* [GOAL]: Extract every line below that contains the word "axes".

* [RECORDED INFORMATION]:
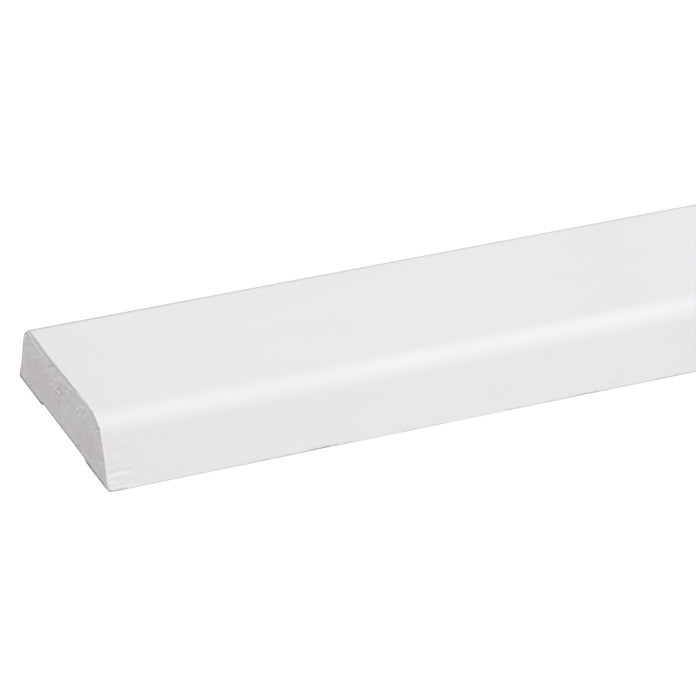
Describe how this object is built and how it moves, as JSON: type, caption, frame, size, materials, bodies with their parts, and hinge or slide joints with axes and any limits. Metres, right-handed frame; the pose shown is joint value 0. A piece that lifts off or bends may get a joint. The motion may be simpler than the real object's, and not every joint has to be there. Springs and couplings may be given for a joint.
{
  "type": "cover strip",
  "caption": "Flat painted timber cover strip with leaning sides, a large rounding along its front edge and a shallow relief in its back.",
  "frame": {"origin": "middle of the back, on the surface the strip lies on", "axes": "+X along the strip, +Y from the front edge with the large rounding to the rear edge, +Z out of the back through the face"},
  "size_m": [0.175, 0.058, 0.015],
  "materials": {
    "white_paint": "satin white paint over softwood"
  },
  "bodies": {
    "root": {"cover_strip": "white_paint"}
  },
  "joints": []
}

* [OUTPUT OF THE EXERCISE]:
Describe how this object is built and how it moves, as JSON: type, caption, frame, size, materials, bodies with their parts, and hinge or slide joints with axes and any limits. Metres, right-handed frame; the pose shown is joint value 0. A piece that lifts off or bends may get a joint. The motion may be simpler than the real object's, and not every joint has to be there. Springs and couplings may be given for a joint.
  "frame": {"origin": "middle of the back, on the surface the strip lies on", "axes": "+X along the strip, +Y from the front edge with the large rounding to the rear edge, +Z out of the back through the face"},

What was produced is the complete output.